Pourquoi reparler du pneu clouté en France ?
On pourrait croire que le pneu clouté appartient à une France d’avant, celle des R12 qui grimpaient au ski sans ESP ni ABS. Pourtant, les hivers récents nous ont rappelé que :
- Les épisodes de verglas restent redoutables, même avec le réchauffement climatique ;
- Les axes secondaires sont loin d’être tous déneigés correctement ;
- La loi Montagne II impose désormais, dans 48 départements, des équipements hivernaux entre le 1ᵉʳ novembre et le 31 mars.
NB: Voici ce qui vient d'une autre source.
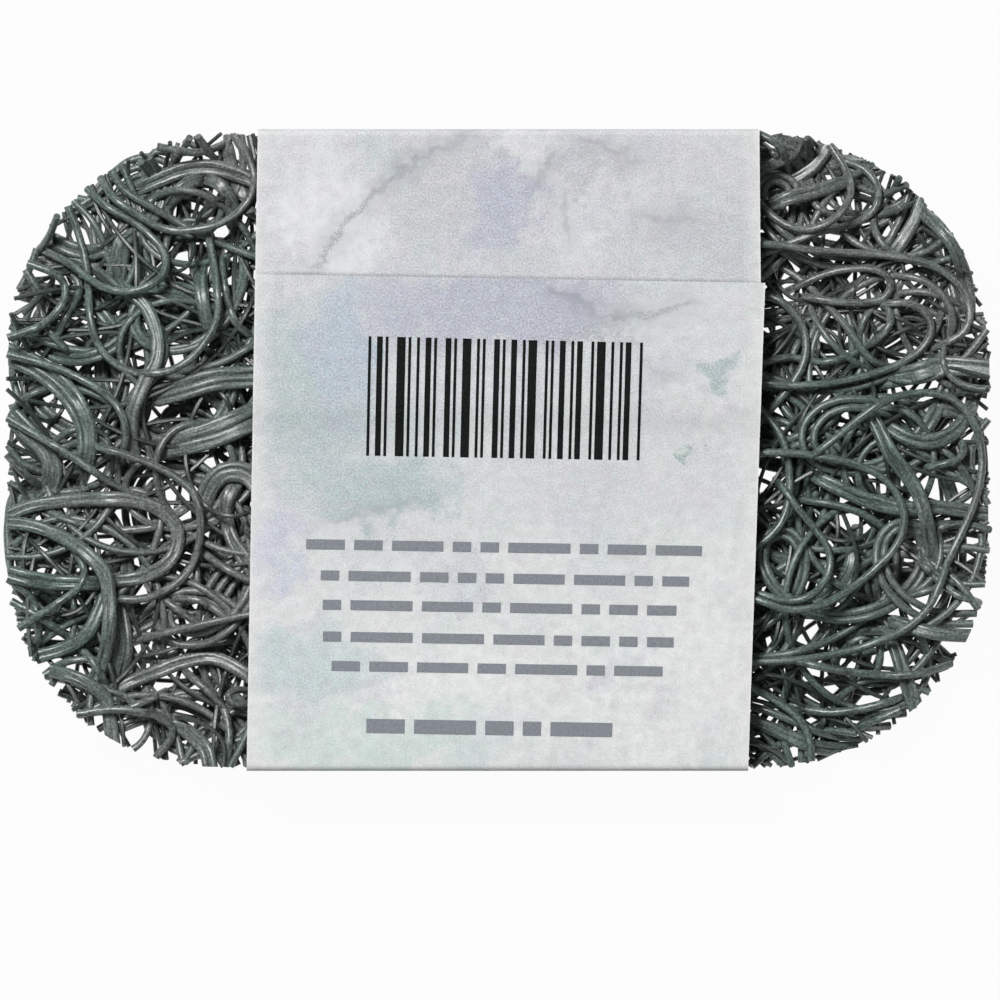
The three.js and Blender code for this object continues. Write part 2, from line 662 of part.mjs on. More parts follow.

Dans ce contexte, certains automobilistes, pros de la montagne ou habitants des zones froides se reposent la question : et si, plutôt que de « survivre » avec des pneus quatre saisons, on passait à quelque chose de radicalement efficace sur la glace ?
C’est là que les pneus cloutés reviennent dans la discussion. Pas pour tout le monde, pas partout, mais pour certains profils, ils peuvent changer la donne.
Pneus cloutés en France : ce que dit la loi
Premier réflexe avant de rêver de grip nordique : regarder ce que le Code de la route autorise réellement.
En France, les pneus cloutés sont autorisés, mais sous conditions :
- Période d’utilisation : généralement du 11 novembre au dernier dimanche de mars. Les préfets peuvent ajuster ces dates localement en fonction des conditions météo.
- Vitesse maximale : 90 km/h sur route et autoroute lorsque le véhicule est équipé de pneus cloutés.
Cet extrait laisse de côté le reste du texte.